Wyelands began operations around three years ago with attractive deposit rates and said it would use those deposits to fund and support industrial businesses.

 

Under the UK’s financial regulations, banks are usually permitted to lend up to 25pc of their core capital to related parties, including associated businesses and individuals. In 2019, Wyelands’ lending was brought under review by UK’s Prudential Regulation Authority, according to FT, though both sources declined to comment. 

 

In a statement to Davis Index, GFG said that Wyelands Bank was purchased and built on the explicit basis that it would do business with GFG Alliance, and that GFG would use its network to introduce new clients to the bank. 

 

THe company said all investors are assessed and cleared for suitability by Wyelands Bank’s internal processes, which operate independently of GFG. 

 

“Among the new clients introduced to Wyelands are business associates, contacts, friends and former colleagues of Sanjeev Gupta. There is no secret about this – GFG frequently does business with trusted acquaintances and friends who go back a long way and is proud of doing so,” a spokesperson said.

 

Notwithstanding this, GFG Alliance is reviewing the terms of its relationship with Wyelands Bank in order to ensure that all dealings continue to conform to the highest standards of transparency and governance. 

 

According to the FT, the regulatory scrutiny has placed a spotlight on methods used by Gupta to finance and build GFG Alliance, a group of family-owned, international industrial businesses that have grown extensively to $20bn in annual revenue. FT’s investigation alleges that GFG used Wyelands, whose customer deposits exceed £700mn ($904mn), for some of this capital.

 

The bank organized several deals with GFG so its initial exposure was divided across many outwardly independent units, according to FT. Wyelands did not categorize the intermediaries as associated groups, FT reports, but the company’s owners often had established relations with GFG, either through Gupta or his father.

 

In one such example, FT uncovered some documents showing two companies, in 2018, that were counterparties in what was referred to as receivables facility between the lender and a steel mill owned by Gupta. Receivables financing is a method of raising money from customer invoices.

 

FT reports this facility supplied tens of millions of pounds upfront for a steel company owned by Gupta.
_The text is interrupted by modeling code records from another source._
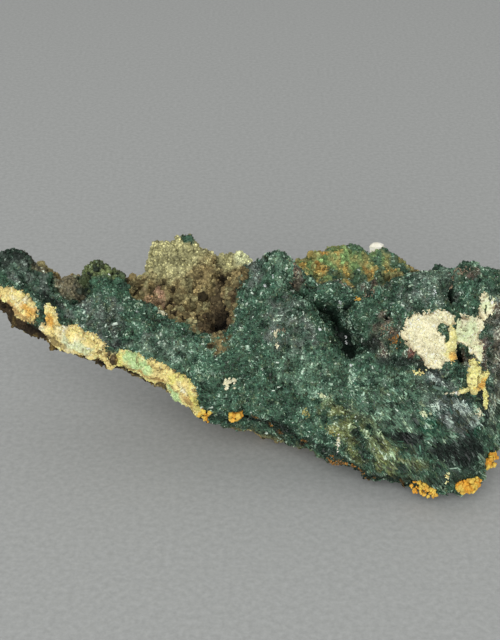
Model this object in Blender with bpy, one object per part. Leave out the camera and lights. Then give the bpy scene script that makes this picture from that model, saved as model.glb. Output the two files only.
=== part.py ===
"""A hand specimen of vandenbrandeite on its host rock.

The specimen lies as it was photographed: +X runs along it from the thin arm to the thick end, +Y runs from
its green front to its olive back, and +Z is up. The origin is on the surface it rests on, under its middle.
Its form is laid over eight lines that run along the rock, such as the ridge and the front foot. Each ring of
the mesh is a closed curve through those lines at one station, and knobs, pits and a rough relief are then
raised on it. Crusts and grains of other minerals are grown from the rock's own faces.
"""

import itertools

import bmesh
import bpy
import numpy as np

MM = 0.001

# The lines and bumps below are measured from a point of their own. This is where the origin lies in them: on
# the ground under the middle of the specimen's outline.
ORIGIN = (0.5, 3.15, 0.0)

# The rings of the mesh, and how many points of a ring lie between one line and the next.
STATIONS = 54
CAP_STATIONS = 5
FOOT_TO_FACE = 9
FACE_TO_RIDGE = 9
RIDGE_TO_VALLEY = 6
VALLEY_TO_CROWN = 7
CROWN_TO_BACK = 8
BACK_TO_HEEL = 7
HEEL_TO_BELLY = 8
BELLY_TO_FOOT = 8

# The ends of the rock, and how far each end rounds off, in millimetres.
LEFT_END = -31.0
RIGHT_END = 32.0
LEFT_ROUNDING = 2.2
RIGHT_ROUNDING = 5.0

# The lines along the rock, as (x, y, z) in millimetres from the arm's tip to the thick end.
FRONT_FOOT = [
    (-31, 2.6, 19.4), (-28, 1.0, 18.2), (-25, 0.0, 16.0), (-22, -1.0, 14.2), (-18, -1.8, 13.5),
    (-14, -2.3, 12.3), (-9.5, -3.0, 11.2), (-7.5, -4.2, 9.2), (-5.5, -5.2, 7.7), (-2, -5.5, 7.3),
    (0, -5.4, 7.7), (2, -5.6, 7.2), (6, -6.5, 5.6), (9.5, -7.6, 4.1), (13, -8.8, 2.4), (17, -10.2, 2.0),
    (21, -11.3, 2.0), (24, -10.6, 2.2), (25.8, -8.8, 3.0), (26.6, -7.8, 3.0), (27.4, -7.2, 3.6),
    (28.4, -5.0, 5.8), (29.4, -2.0, 8.0), (32, 2.8, 12.0),
]
FRONT_FACE = [
    (-31, 2.0, 20.4), (-25, 0.8, 20.4), (-18, -0.5, 17.6), (-12, -2.0, 15.0), (-5, -3.2, 12.8),
    (2, -2.6, 14.4), (9, -3.9, 13.0), (17, -5.0, 12.4), (24, -5.4, 13.0), (28, -1.6, 14.4),
    (32, 2.0, 15.0),
]
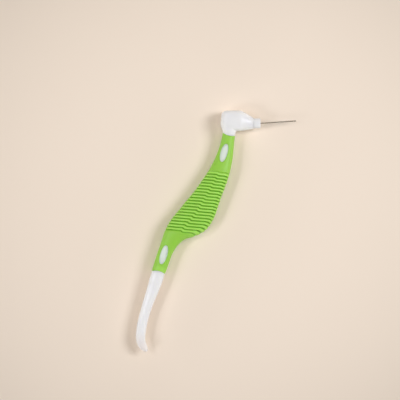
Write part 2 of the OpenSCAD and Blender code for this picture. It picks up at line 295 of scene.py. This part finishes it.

The deal was not classified by Wyelands as a related-party transaction because the bank would be repaid by the two companies when invoices were reconciled for steel products ordered, according to the report.

 

The two companies were also part of 12 entities that borrowed money from Wyelands in 2018 to buy hydropower plants in Scotland from a company owned by GFG Alliance. UK company filings show the chief financial officer signed loan documentation on behalf of all 12 companies.

 

The companies that acquired the hydropower plants maintain making independent, informed investment decisions using their own resources, and that the transaction was designed under advice of a large UK law firm, according to a GFG spokesperson.

 

The bank drew further scrutiny in August 2019 when it disclosed that £60mn were used in the purchase of Gupta’s new offices. Weeks prior, a city dignitary presented a question in parliament about the bank’s correlated party lending, following a previous investigation that first revealed the range of its connections to Gupta’s company.

 

The regulatory attention has resulted in Wyelands gradually reducing transactions with the entities that could be Gupta’s associates. While some of the debts given to these entities have been paid off, UK filings show other related debts are still unresolved, including $34mn of inventory financing connected to an aluminum smelter and several loans connected to portable containers that change waste oil into fuel at GFG’s plants.

 

GFG Alliance is reviewing its affiliation with Wyelands Bank to warrant that all dealings conform to high standards of governance and openness, according to a company spokesperson, who also said the group often does business with trusted long-time sources.